### [TASK BRIEF]
Print the first line of the material below and each line after it, exactly as written, ending with the line that contains "wasm.setup();".

### [DATA SECTION]
***
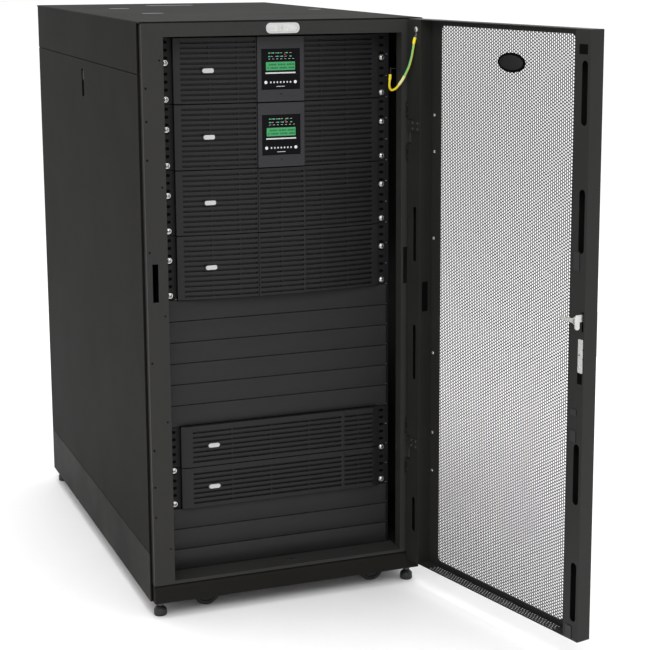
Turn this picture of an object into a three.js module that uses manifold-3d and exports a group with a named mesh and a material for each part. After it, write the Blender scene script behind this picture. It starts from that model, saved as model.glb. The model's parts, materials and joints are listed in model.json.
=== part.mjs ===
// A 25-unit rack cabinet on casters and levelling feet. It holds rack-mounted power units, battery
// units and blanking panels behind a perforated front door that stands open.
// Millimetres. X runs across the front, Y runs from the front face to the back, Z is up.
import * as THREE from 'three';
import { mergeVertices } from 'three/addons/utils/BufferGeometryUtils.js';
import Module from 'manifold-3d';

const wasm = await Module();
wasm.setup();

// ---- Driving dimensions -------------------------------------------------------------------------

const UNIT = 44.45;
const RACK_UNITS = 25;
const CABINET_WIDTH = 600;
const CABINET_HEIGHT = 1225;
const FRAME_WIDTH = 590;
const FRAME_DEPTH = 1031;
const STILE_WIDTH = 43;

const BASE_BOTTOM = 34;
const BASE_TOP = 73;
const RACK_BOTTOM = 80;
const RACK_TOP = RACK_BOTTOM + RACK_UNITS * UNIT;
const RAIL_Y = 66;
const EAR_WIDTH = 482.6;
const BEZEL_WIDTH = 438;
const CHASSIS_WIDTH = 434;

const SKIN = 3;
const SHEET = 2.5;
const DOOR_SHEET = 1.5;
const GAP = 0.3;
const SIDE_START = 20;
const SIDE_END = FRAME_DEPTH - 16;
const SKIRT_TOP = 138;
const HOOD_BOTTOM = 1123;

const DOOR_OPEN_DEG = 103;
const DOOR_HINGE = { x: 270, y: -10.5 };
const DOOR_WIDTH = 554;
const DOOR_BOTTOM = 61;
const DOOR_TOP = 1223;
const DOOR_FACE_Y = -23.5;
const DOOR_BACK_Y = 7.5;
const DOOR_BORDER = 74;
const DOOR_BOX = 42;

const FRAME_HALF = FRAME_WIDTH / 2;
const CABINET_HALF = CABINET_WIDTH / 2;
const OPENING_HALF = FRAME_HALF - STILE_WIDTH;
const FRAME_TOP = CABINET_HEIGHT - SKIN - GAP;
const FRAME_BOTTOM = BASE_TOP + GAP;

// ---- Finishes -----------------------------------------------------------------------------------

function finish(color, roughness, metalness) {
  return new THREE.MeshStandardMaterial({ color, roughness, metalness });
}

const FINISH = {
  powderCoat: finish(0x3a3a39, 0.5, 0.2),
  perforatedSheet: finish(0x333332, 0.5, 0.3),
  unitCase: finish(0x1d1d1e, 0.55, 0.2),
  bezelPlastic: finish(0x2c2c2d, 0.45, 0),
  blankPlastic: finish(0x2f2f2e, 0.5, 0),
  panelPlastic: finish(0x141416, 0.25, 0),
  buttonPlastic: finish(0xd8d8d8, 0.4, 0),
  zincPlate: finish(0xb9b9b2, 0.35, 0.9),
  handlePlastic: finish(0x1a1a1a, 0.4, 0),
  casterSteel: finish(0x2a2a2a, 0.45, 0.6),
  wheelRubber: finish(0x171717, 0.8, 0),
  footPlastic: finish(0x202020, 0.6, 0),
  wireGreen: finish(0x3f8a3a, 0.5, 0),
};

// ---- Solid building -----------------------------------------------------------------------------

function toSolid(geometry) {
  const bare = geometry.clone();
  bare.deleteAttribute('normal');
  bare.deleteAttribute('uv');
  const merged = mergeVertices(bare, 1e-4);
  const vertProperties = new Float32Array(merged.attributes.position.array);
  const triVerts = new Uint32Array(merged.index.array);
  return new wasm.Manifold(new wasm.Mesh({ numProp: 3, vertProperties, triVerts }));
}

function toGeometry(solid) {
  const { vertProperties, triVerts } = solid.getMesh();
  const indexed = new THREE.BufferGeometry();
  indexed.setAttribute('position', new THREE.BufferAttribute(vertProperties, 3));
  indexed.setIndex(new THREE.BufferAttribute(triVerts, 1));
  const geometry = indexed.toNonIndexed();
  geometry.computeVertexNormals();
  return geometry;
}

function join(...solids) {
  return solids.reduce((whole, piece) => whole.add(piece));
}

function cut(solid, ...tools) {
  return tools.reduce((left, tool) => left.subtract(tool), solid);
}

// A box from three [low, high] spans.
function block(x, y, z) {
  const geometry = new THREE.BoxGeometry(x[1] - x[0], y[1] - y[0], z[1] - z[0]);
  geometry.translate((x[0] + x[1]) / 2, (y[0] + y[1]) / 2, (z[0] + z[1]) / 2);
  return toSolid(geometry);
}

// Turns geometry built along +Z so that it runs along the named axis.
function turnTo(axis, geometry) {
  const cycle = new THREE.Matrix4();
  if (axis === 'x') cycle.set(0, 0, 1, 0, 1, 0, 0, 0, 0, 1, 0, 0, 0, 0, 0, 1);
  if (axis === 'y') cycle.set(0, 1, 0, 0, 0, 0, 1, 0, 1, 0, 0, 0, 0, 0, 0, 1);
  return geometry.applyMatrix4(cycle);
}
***
### [RESPONSE]
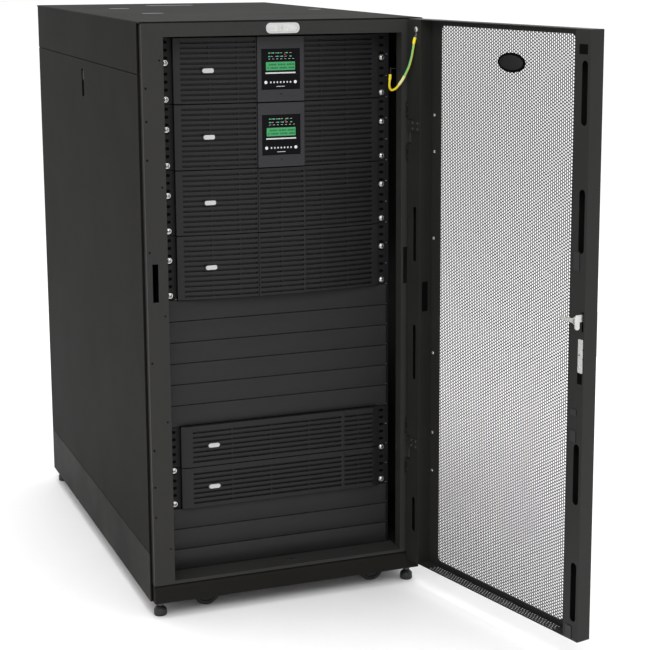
Turn this picture of an object into a three.js module that uses manifold-3d and exports a group with a named mesh and a material for each part. After it, write the Blender scene script behind this picture. It starts from that model, saved as model.glb. The model's parts, materials and joints are listed in model.json.
=== part.mjs ===
// A 25-unit rack cabinet on casters and levelling feet. It holds rack-mounted power units, battery
// units and blanking panels behind a perforated front door that stands open.
// Millimetres. X runs across the front, Y runs from the front face to the back, Z is up.
import * as THREE from 'three';
import { mergeVertices } from 'three/addons/utils/BufferGeometryUtils.js';
import Module from 'manifold-3d';

const wasm = await Module();
wasm.setup();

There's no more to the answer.